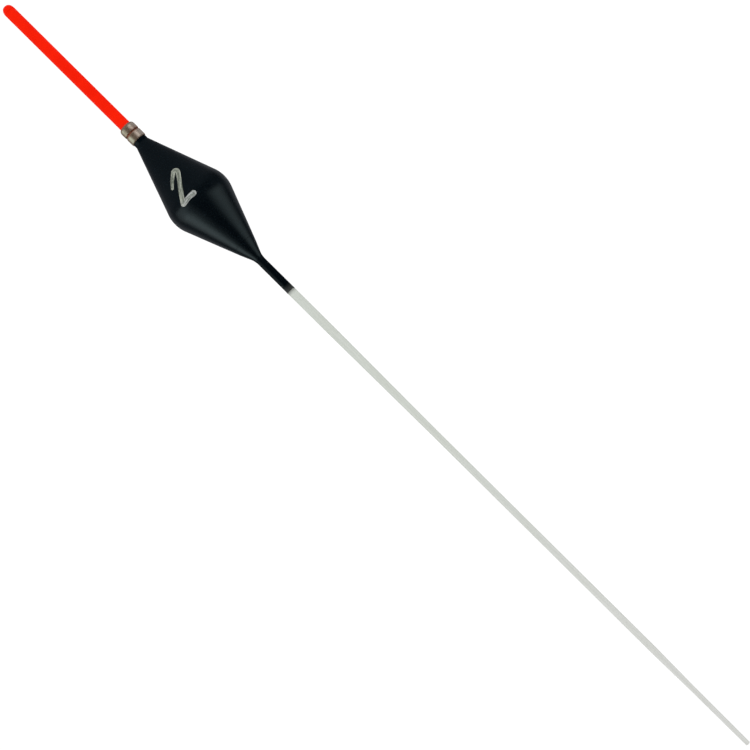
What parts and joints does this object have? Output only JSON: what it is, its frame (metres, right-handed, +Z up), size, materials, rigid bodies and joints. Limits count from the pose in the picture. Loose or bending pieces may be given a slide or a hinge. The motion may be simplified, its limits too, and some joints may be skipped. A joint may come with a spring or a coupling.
{
  "type": "fishing float",
  "caption": "Slender pole float with a double-cone body, a pull-out hollow antenna, a plated line collar and a long tapered stem.",
  "frame": {"origin": "on the float's axis, in the open groove halfway between the two bands of the line collar, where the float sits in the water surface", "axes": "+Z up along the float's axis, from the stem's end towards the antenna's tip; the float is turned, so X and Y are equal"},
  "size_m": [0.0166, 0.0166, 0.25],
  "materials": {
    "antenna_plastic": "satin fluorescent orange-red",
    "plated_bands": "warm nickel plate, finely turned",
    "sleeve_brass": "tarnished brass tube",
    "plug_resin": "cured resin",
    "hard_fittings": "moulded plastic under satin black lacquer",
    "lacquered_balsa": "balsa under satin black lacquer",
    "glass_fibre": "ground glass-fibre rod, satin, pale grey"
  },
  "bodies": {
    "float": {"upper_band": "plated_bands", "lower_band": "plated_bands", "socket_sleeve": "sleeve_brass", "socket_plug": "plug_resin", "neck_bush": "hard_fittings", "float_body": "lacquered_balsa", "tail_collar": "hard_fittings", "stem": "glass_fibre"},
    "antenna": {"antenna_tube": "antenna_plastic", "antenna_tip_plug": "antenna_plastic"}
  },
  "joints": [
    {"name": "antenna_pull", "type": "slide", "parent": "float", "child": "antenna", "axis": [0, 0, 1], "range_m": [0, 0.0108]}
  ]
}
------------------------------
:: PROBLEM DESCRIPTION ::
Repeat the listing exactly, from its first line to its last.

:: ANSWER TO THIS PROBLEM ::
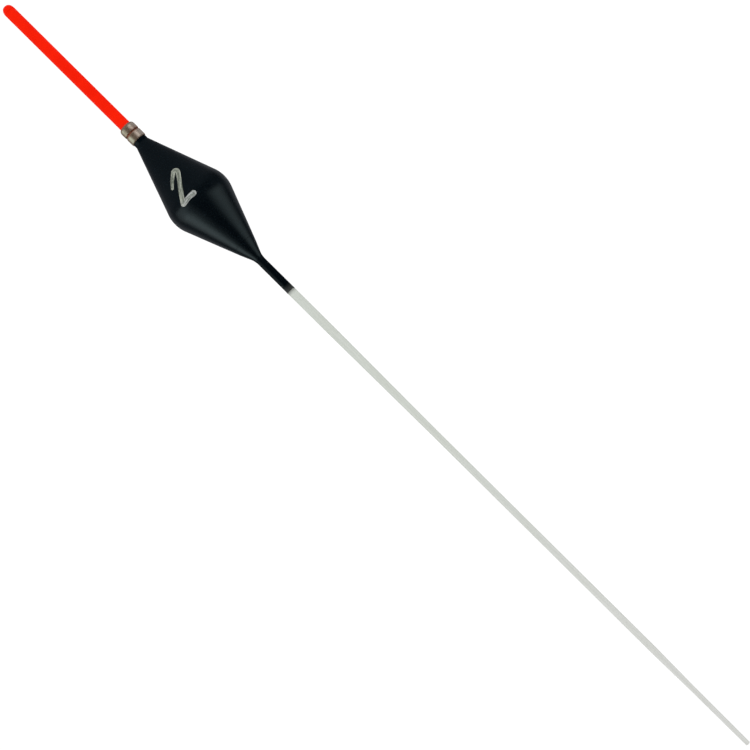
What parts and joints does this object have? Output only JSON: what it is, its frame (metres, right-handed, +Z up), size, materials, rigid bodies and joints. Limits count from the pose in the picture. Loose or bending pieces may be given a slide or a hinge. The motion may be simplified, its limits too, and some joints may be skipped. A joint may come with a spring or a coupling.
{
  "type": "fishing float",
  "caption": "Slender pole float with a double-cone body, a pull-out hollow antenna, a plated line collar and a long tapered stem.",
  "frame": {"origin": "on the float's axis, in the open groove halfway between the two bands of the line collar, where the float sits in the water surface", "axes": "+Z up along the float's axis, from the stem's end towards the antenna's tip; the float is turned, so X and Y are equal"},
  "size_m": [0.0166, 0.0166, 0.25],
  "materials": {
    "antenna_plastic": "satin fluorescent orange-red",
    "plated_bands": "warm nickel plate, finely turned",
    "sleeve_brass": "tarnished brass tube",
    "plug_resin": "cured resin",
    "hard_fittings": "moulded plastic under satin black lacquer",
    "lacquered_balsa": "balsa under satin black lacquer",
    "glass_fibre": "ground glass-fibre rod, satin, pale grey"
  },
  "bodies": {
    "float": {"upper_band": "plated_bands", "lower_band": "plated_bands", "socket_sleeve": "sleeve_brass", "socket_plug": "plug_resin", "neck_bush": "hard_fittings", "float_body": "lacquered_balsa", "tail_collar": "hard_fittings", "stem": "glass_fibre"},
    "antenna": {"antenna_tube": "antenna_plastic", "antenna_tip_plug": "antenna_plastic"}
  },
  "joints": [
    {"name": "antenna_pull", "type": "slide", "parent": "float", "child": "antenna", "axis": [0, 0, 1], "range_m": [0, 0.0108]}
  ]
}